THE SABRES OF PARADISE (Viking, $6.75) is LESLEY BLANCH’S reconstruction of a fragment of Caucasian history, the nearly thirty years of ferocious guerrilla warfare by which a Muslim chieftain kept the Russians in check. It is romantic history, not in the sense of being inaccurate but because the people who enacted it saw themselves in a heroic light, and Miss Blanch accepts them almost exactly at their own evaluation. From a common-sense point of view, the whole enterprise was quite mad; and from a classical point of view, it lacked proportion, besides involving unseemly quantities of dirt and blood; but as an exhibition of individual courage and determination, it was magnificent. It may also have kept the Russians off the frontiers of British India.
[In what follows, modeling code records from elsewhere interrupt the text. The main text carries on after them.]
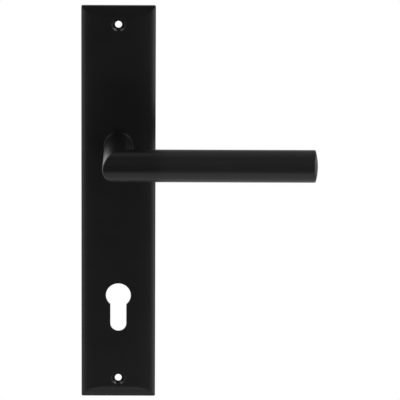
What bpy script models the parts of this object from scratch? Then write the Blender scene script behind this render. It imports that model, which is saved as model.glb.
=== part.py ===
"""Sprung lever handle on a long backplate, with a keyhole for a profile cylinder.

One side of a door's furniture, modelled at full size. The origin is on the spindle's axis, in the
plane of the door's face. +X is the way the lever points, +Y goes into the door and +Z is up.
Pressing the lever turns it about +Y.
"""

import math

import bmesh
import bpy
from mathutils import Matrix, Vector

NAME = "lever_handle_lockset"
GAP = 0.0003                    # left between pieces that touch

# Cover plate
PLATE_WIDTH = 0.052
PLATE_TOP = 0.1012              # above the spindle
PLATE_BOTTOM = -0.1852
PLATE_FRONT = -0.010            # in front of the door's face
PLATE_THICK = 0.004
PLATE_BACK = PLATE_FRONT + PLATE_THICK
PLATE_CORNER = 0.001
FIXING_MARGIN = 0.0135          # from each end of the plate to its screw hole
FIXING_HOLES = (PLATE_TOP - FIXING_MARGIN, PLATE_BOTTOM + FIXING_MARGIN)
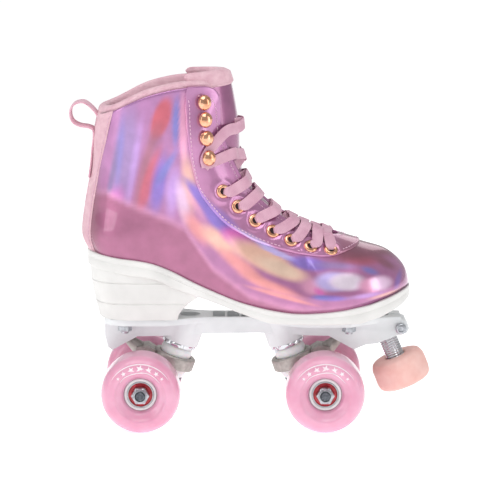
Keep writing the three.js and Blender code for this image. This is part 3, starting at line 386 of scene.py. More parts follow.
# %% [markdown]
# The sole and plate are moulded in white plastic: nearly even, with a faint cloudiness. Metals differ mostly
# in how rough they are: a cast truck is dull and grainy, a washer is polished, a nut lies between.

# %% Finishes of plastics and metals
white = Finish("white_sole", "f0efed", 0.42, Coat_Weight=0.12, Coat_Roughness=0.3)
white.paint(white.ramp(white.noise(0.03), (0.3, "dddcda"), (0.7, "ebeae8"))).relief(
    white.noise(0.0014), 0.00007, 0.35).rough(white.noise(0.02), 0.36, 0.5)
nylon = Finish("white_nylon", "eef0f0", 0.34, Coat_Weight=0.25, Coat_Roughness=0.2)
nylon.paint(nylon.ramp(nylon.noise(0.025), (0.3, "dde1e3"), (0.7, "ebeef0"))).relief(
    nylon.noise(0.001), 0.00005, 0.3).rough(nylon.noise(0.015), 0.28, 0.42)
cast = Finish("cast_metal", "aaa49d", 0.5, Metallic=0.75)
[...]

Shamyl’s war against fate, the czar, and the modern world finally ended in 1859, having involved an enormous number of Russian troops and half the distinguished figures of nineteenth-century Russia. Its ramifications extended from London to Delhi. Miss Blanch, who has clearly done a formidable amount of research on the subject, presents the whole picture with great clarity, a most difficult undertaking since, in addition to the complicated facts, she is determined to describe character, elucidate background, and recreate the manners and beliefs not of one Muslim sect but of a whole conglomeration of tribes. The sympathy and skill which have gone into The Sabres of Paradise can hardly be overestimated, and the book is altogether a fine example of picturesque history.

A CIVILIZATION THAT WAS

THE WEANS (Knopf, $1.50), by ROBERT NATHAN, may be a horrid warning against atomic war, but it looks like a wicked spoof of archaeology. It is a summing up, in a properly earnest tone, of the discoveries of the Kenya and Uganda expeditions in the mysterious debris of the great Western continent. It seems that the expedition’s scholars have learned much about the incomprehensible people whose capital was called Pound-Laundry, and what they have learned is likciy to shake any reader’s faith in all contemporary diggings. They have undermined, if not destroyed, the previously accepted theory that these Westerners had some relation to the tribes inhabiting a group of northerly islands, by determining that certain glyphs, meaning “lift” and “elevator,” are incompatible. They continue to be puzzled by the plethora of local goddesses (are they local manifestations of one goddess, or a whole female pantheon?) and by references to a “hofa.” The hofas may have been public officials, they conclude, or possibly a class of war lords. There is also a suspicion that mistranslation is involved. And the expedition gets quite bored with digging up bathtubs.
The book is illustrated with superbly meaningless photographs of people in pith helmets holding in their hands small fragments of unidentified objects. Who posed for these pictures is not revealed, but Mr. Nathan must have had almost as much fun writing this silly thing as I had reading it.